From an unedited transcript of a shiur: If you could turn to page 232, 233. Anyone care to read it to me in Hebrew or in English? I can’t see well enough to ask someone to do it but if someone could just please volunteer to read it in Hebrew or English, whichever way you daven.

Psalm 90, okay, in English. Is that what you want, psalm 90?

Yes, psalm 146.

Hallelu-ya – praise Hashem, oh my soul, I will praise Hashem while I live, I will make music to my G-d while I exist. Do not rely on nobles who are human beings for you will know no salvation

Okay, you sound like a priest. I don’t know who it is. Or even worse, you sound like a Rabbi saying Tehillim at a funeral.

You want it with feeling?

Yes, how else would you daven?

Once more with feeling. Once more, should I start over or continue?


Start over?

Hallelukah – praise Hashem oh my soul, I will praise Hashem while I live, I will make music to my G-d while I exist. Do not rely on nobles nor on human beings for he holds no salvation.

Alright, so now we have the first skill that’s necessary to daven. Say the words as if we actually mean them and in order to have a good demonstration of that, I arranged for the baby to be there so you’d know that when you talk to G-d it’s a proper feeling, the way the baby does. That’s how G-d sees us. Right, to let you know the famous story with Reb Levi Yitzchak of Berdetchiv?

No, he went into the market place, he climbed on top of a crate and he started going, abbididididididah.

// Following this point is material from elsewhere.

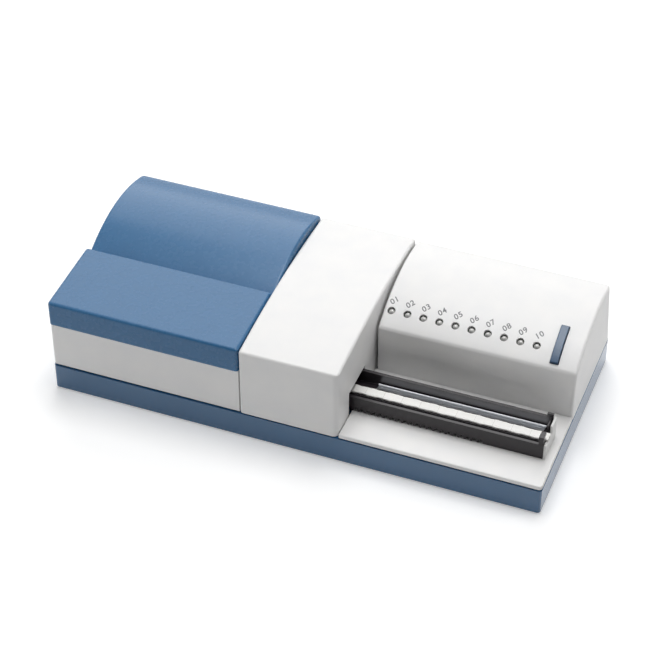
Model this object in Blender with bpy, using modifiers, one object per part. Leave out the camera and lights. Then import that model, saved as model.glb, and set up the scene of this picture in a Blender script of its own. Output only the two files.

So the whole town is gathering around the Chief Rabbi of the city, the holy tzadik,  Reb Levi Yitzchak of Berdetchiv’s going Rebbe, Rebbe, what are you doing? He said abbidididdiddah. Rebbe, Rebbe, what are you saying? He said I’m just imitating the way you daven. And they said to him, Rebbe, when a baby cries and when a baby talks, does it sound any different from abbbidadadadah. No. But the parent knows exactly what the baby is saying. When we speak to the Ribono shel Olam, we speak the same way. He knows exactly what we’re saying. So it’s important to know that Hashem can hear us as long as the words are coming from the heart. But if we’re just reading it the way a Rabbi would at a funeral, or most Rabbis, not Rabbi Cohn of course. He can’t, he’s a Kohen. Then we already are losing, we’re forfeiting the effectiveness of the words we’re saying. So the first skill is to learn how to say something the way I want to say it, what the words are saying. Now of course that will cut into my time, I won’t have the opportunity to say everything that everyone is saying, if I really want to take the time and daven that way. So its okay to skip, so that’s why you have minimums of what you need to daven. So why don’t we try the shemoneh esrei and lets see if someone wants to see how to daven Shemoneh Esrei.

One of the skills of davening is called shtimmer tanasin – silent dancing. Where you close your eyes and you imagine yourself singing, or you imagine yourself dancing or you imagine yourself screaming at the top of your lungs, but it is a silent scream and a silent dance, and it is so internal that once we can get past that moment of discomfort and just get into that silent dancing, silent davening, it becomes very powerful.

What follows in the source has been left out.